Comment: Notice above that that there are people who have not sought God, like heathens or families that did not call on the name of the Lord. Clearly this is not according to God’s will. A man is not supposed to turn his back on God by not seeking his guidance, and walk on his own ways. If a man does not seek God, he will not be guided on the right path. Read more here.
1 Sam. 2:25 If one man sins against another, God will judge him. But if a man sins against the Lord, who will intercede for him?” Nevertheless they did not heed the voice of their father, because the Lord desired to kill them.
Comment: According to Adam Clarke the particle ki, translated “because”, is better translated “therefore” just like it does in many other parts of the Bible. (Young’s literal translation reads “though”.) This means that God wanted to kill the individuals in the story due to their refusal to listen to their father’s voice. This is a more logical translation than rendering the passage as though God wants to kill certain people for no reason, and manipulates them into not listening to their father and then proceeds to take this as an excuse for killing them. That would be circular reasoning and would turn God into an unrighteous criminal. Sadly many Calvinists would rather turn God into a monster than letting go with their precious philosophy of Calvinism.
Example 14 – Psalms
Psalm 115:3 But our God is in the heavens: he hath done whatsoever he hath pleased.
Psalm 135:6 Whatsoever the Lord pleased, that did he in heaven, and in earth, in the seas, and all deep places.
Psalm 33:10 The Lord bringeth the counsel of the heathen to nought: he maketh the devices of the people of none effect.11 The counsel of the Lord standeth for ever, the thoughts of his heart to all generations.
My comment: Psalms often contain poetry which mirrors the reality in many ways, so we must approach the verses with this in mind. Yes, God has always done whatever he has pleases, but naturally this could include creating man with free will. What the context of these psalms has in common is the declaration that God is the great and magnificent Creator, and that false gods (which are no gods) cannot compete with his wonderful powers.
Psalm 33:15 says “He fashioneth their hearts alike; he considereth all their works”, which is a description of how God has originally made man and also judges their work. It does not say that God micromanages every single step that man takes, nor that man does not have a will of his own. If you think “The Lord bringeth the counsel of the heathen to nought” means that God first manipulates the heathens to come up with various evil schemes, and then turns around and “heroically” halts these plans that he himself initiated, then you are mistaken. It is just a poetic description of God’s power which the heathens cannot interfere with. The verse does not say that God either prevents people from sinning, or predestines their sin. During Jesus’ second coming, he will only have to breathe on the son of perdition to destroy him completely (2 Thess. 2:8), so the power of God is indeed great.
Example 15 – Proverbs
Prov. 16:4 The Lord has made all for Himself, Yes, even the wicked for the day of doom. (NKJV)

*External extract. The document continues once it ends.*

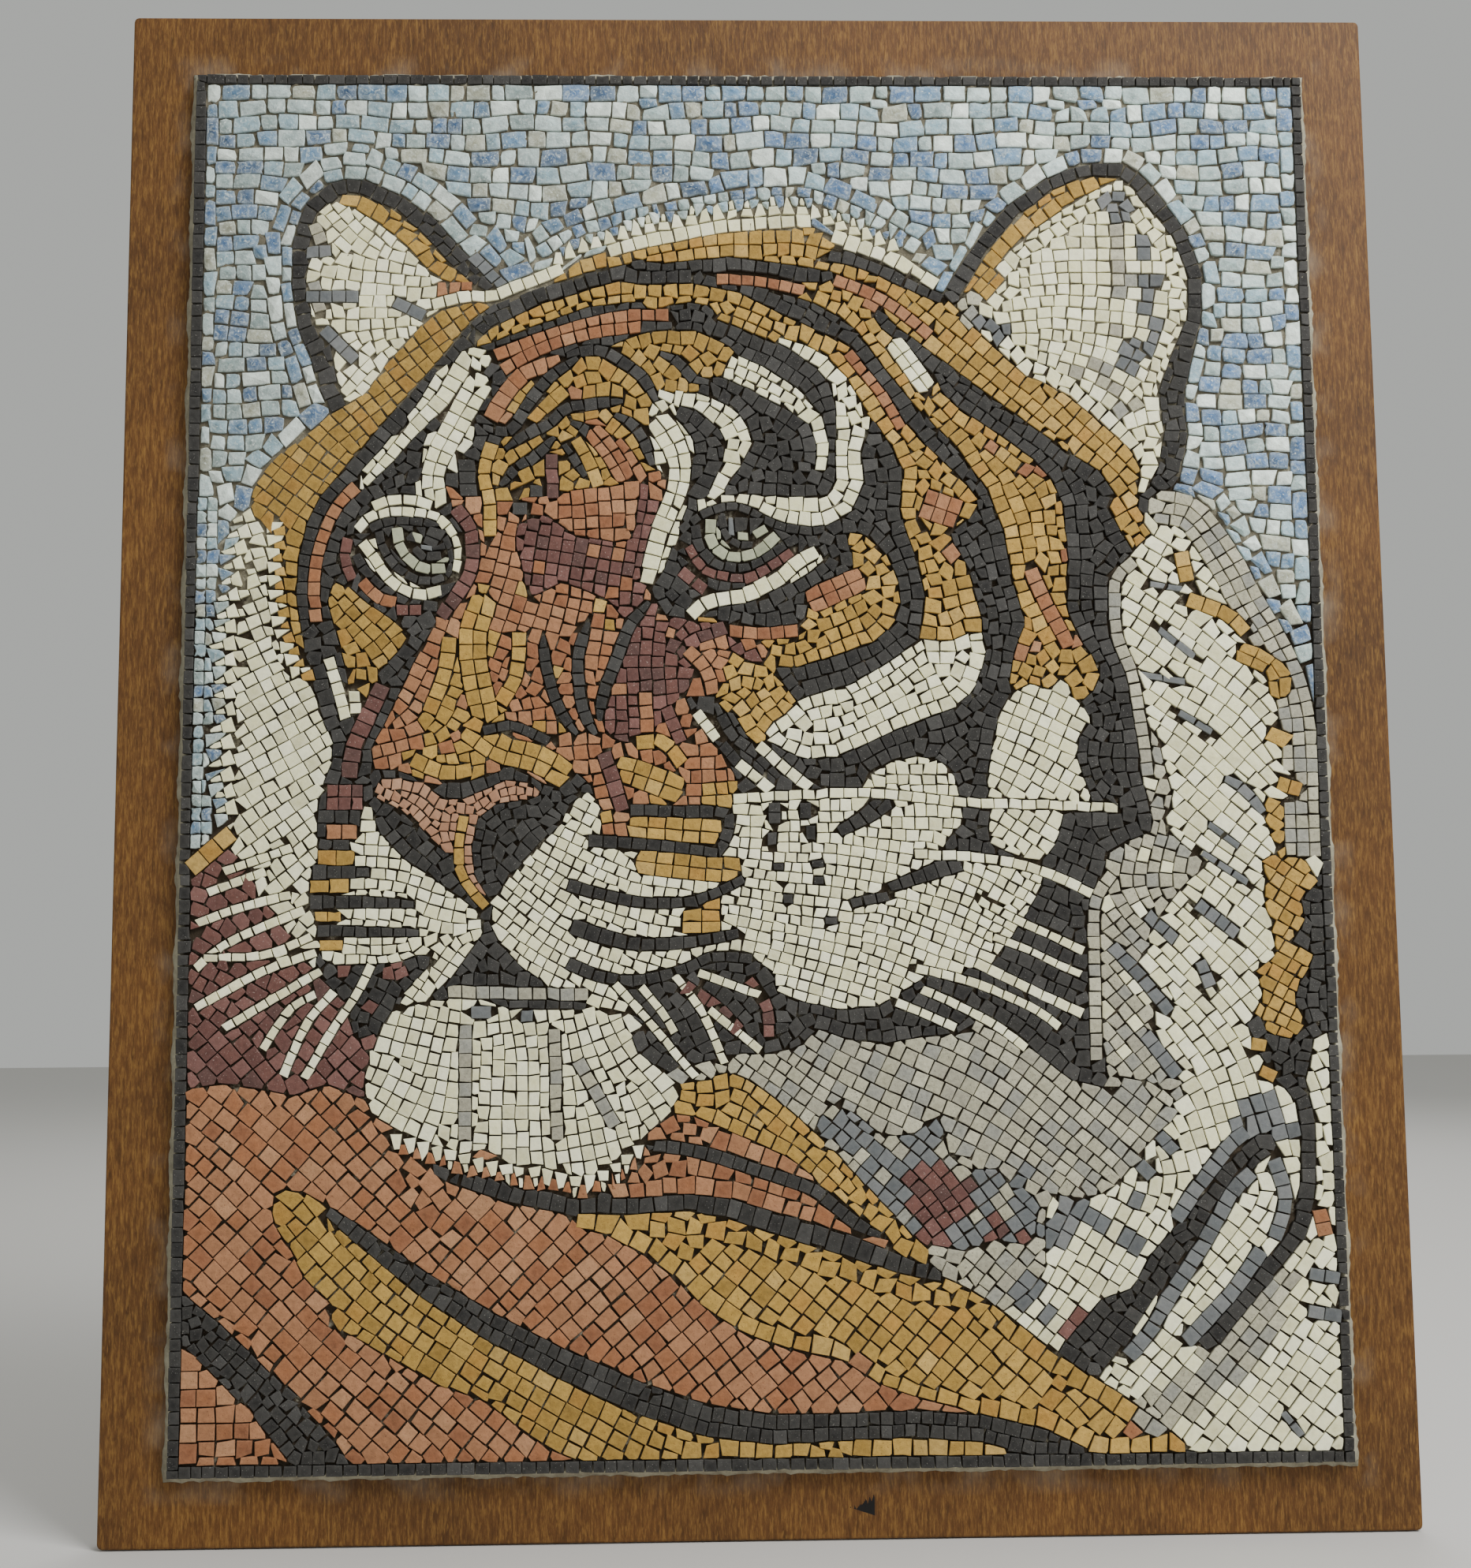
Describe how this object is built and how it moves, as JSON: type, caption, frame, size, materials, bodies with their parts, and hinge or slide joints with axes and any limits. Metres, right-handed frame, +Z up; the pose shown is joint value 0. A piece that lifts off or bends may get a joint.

Prov. 16:33 The lot is cast into the lap; but the whole disposing thereof is of the Lord.
Prov. 21:1 The king’s heart is in the hand of the Lord, as the rivers of water: he turneth it whithersoever he will.
My comment: Also proverbs contains poetry, so we must keep this in mind. Instead of having to ignore loads of verses which show that God is angry with sin and where he desires all men to obey his commandments, it is better to read the more vague proverbs and psalms in context and not superimpose them over clear verses. The first verse just shows God’s right to handle all judgment of mankind, whether people are righteous or unrighteous. Read more about these verses here. Neither of these verses contains promises that God predestines every all things. That would put all the blame on God.
Mark 3:35 For whoever does the will of God, he is my brother and sister and mother.
I thought all people did the will of God? Are all people his brothers, sisters and mothers?
Matt. 7:21 Not every one that saith unto me, Lord, Lord, shall enter into the kingdom of heaven; but HE THAT DOETH THE WILL OF MY FATHER which is in heaven.
”He that doeth the will of my Father”? If everyone would always do the will of God then everyone would enter the kingdom of God.
John 9:31 Now we know that God heareth not sinners: but if any man be a worshipper of God, and DOETH HIS WILL, him he heareth.
”If any man—doeth his will”? Jesus separates those who worship God and obey him (doeth his will) with those who are sinners. This suggests that sinners are not doing the will of God, unless sinning is according to his will.
1 Timothy 2:1 Therefore I exhort first of all that supplications, prayers, intercessions, and giving of thanks be made for all men, 2 for kings and all who are in authority, that we may lead a quiet and peaceable life in all godliness and reverence. 3 For this is good and acceptable in the sight of God our Savior, 4 who desires all men to be saved and to come to the knowledge of the truth.
God desires all men to be saved and come to the knowledge of the truth. Has this so far happened?
Heb. 3:7 Wherefore (as the Holy Ghost saith, To day if ye will hear his voice,8 Harden not your hearts, as in the provocation, in the day of temptation in the wilderness:9 When your fathers tempted me, proved me, and saw my works forty years.10 Wherefore I was grieved with that generation, and said, They do alway err in their heart; and they have not known my ways.11 So I sware in my wrath, They shall not enter into my rest.)12 Take heed, brethren, lest there be in any of you an evil heart of unbelief, in departing from the living God.
Clearly people constantly act against the will of God. Today and in the past.